Poster design by Saul Bass
Having worked with directors John Ford, Jean Renoir, Otto Preminger, William Wyler, and Elia Kazan, Dana Andrews would add Fritz Lang to the list. Andrews’ character hits a snag when trying to prove inadequate circumstantial evidence does not add up to Beyond a Reasonable Doubt (1956). And a serial killer is on the loose While The City Sleeps (1956). CineSavant, The AV Club, and Cineaste review both Fritz Lang film noirs starring Dana Andrews.
Dana Andrews delivers a strong performance as “Logan” in the excellent little Technicolor Western, Canyon Passage (1947), with Susan Hayword, Lloyd Bridges, and Hoagy Carmichael singing “Ole Buttermilk Sky.”
Ten years later he would work with the same director Jacques Tourneur for Night of the Demon (1957). The film about satanic cults, adapted from the M. R. James story "Casting the Runes" (1911), would earn him a lyric “Dana Andrews said prunes gave him the runes, and passing them used lots of skills…” in the Rocky Horror song "Science Fiction/Double Feature." The runes was a scroll, that when passed to a man, placed a demonic curse upon him.
Sterling Hayden and Dana Andrews
Dana Andrews falls into the not to be dismissed B-movie stage of his career with the “disaster” genre film, Zero Hour! (1957). Reuniting with actress Linda Darnell from Fallen Angel (1945), he plays the original “Ted Stryker” that saves the day by landing a passenger airplane whose pilots have fallen ill from eating the fish. The comedy Airplane! (1980) is literally a shot-for-shot remake, ironically starring Bob’s Big Boy Burbank Hall-of-Famer, Robert Hays as “Ted Striker.”

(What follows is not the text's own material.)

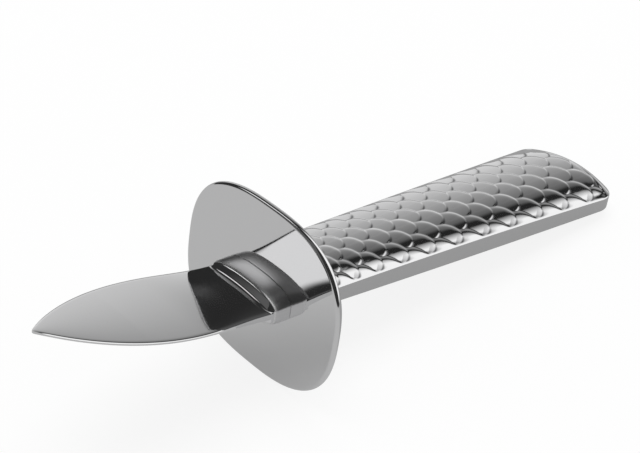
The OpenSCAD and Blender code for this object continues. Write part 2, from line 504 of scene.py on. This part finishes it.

Dana Andrews and Janette Scott
The beautiful Brit bombshell, Janette Scott, also a lyric in a Rocky Horror song, plays Dana’s wife in A Crack in the World (1965). Unable to drill through the last layer of earth, a nuclear missile is fired in an attempt to get to the core. The film has a cult following.
A teen rebellion film
Over twenty years later in Hot Rods to Hell (1967), Dana Andrews reunites with State Fair (1945) co-star, Jeanne Crain. Once playing the love struck young couple, Dana and Jeanne are now parents with kids, being terrorized by a group of teenagers in a ’58 Chevy Corvette. The producers deemed the film too intense for television and released it theatrically, including drive-ins, instead. Wild teenagers, hot rods, and tons of car chases are the focus apart from the plot.
William Holden and Dana Andrews
Andrews was elected president of the Screen Actors Guild (1963-65). Following a meeting, William Holden, Dana Andrews, and former SAG-president Ronald Reagan, go across the street to continue their conversation at Gotham Restaurant. They all order drinks. The waiter returns 10 minutes later, Holden and Andrews both order another. And Reagan's just kind of looking at the two of them, puzzled, and says, "Why are you ordering another drink? You just had one." Dana sobered up in the 1970’s and enjoyed telling this story about the future of these three men, “Bill and I became alcoholics and Ronnie became President of the United States.” Dana’s real drinking issues began with Where the Sidewalk Ends (1950); however, it apparently did not render him incapable of working. Don Ameche, marveled at his professionalism, “Drunk or sober… he never misses a word.”
Andrews turned to real estate after becoming too old to be cast as a hero. After reading How I Turned $1,000 Into Five Million in Real Estate, Dana builds the Malabar Apartments, a 126-unit complex in Garden Grove, California. He said he made more money from real estate than he ever did in movies.
Carl Rollyson wrote the definitive biography on Dana Andrews, aptly titled Hollywood Enigma (2012). The book received favorable reviews from The Washington Post and The Wall Street Journal, who called Dana Andrews “The Forgotten Man.”
Despite his appearance in 70 films with the greatest directors and actresses of his day, in a style that paved the way for later steely actors, Dana Andrews has no star on The Hollywood Walk of Fame. Many believe his standing within the Hollywood pantheon should be reassessed.
Asked what film he enjoyed working on the most, he hesitated to name one, “I just love this business. That’s all.”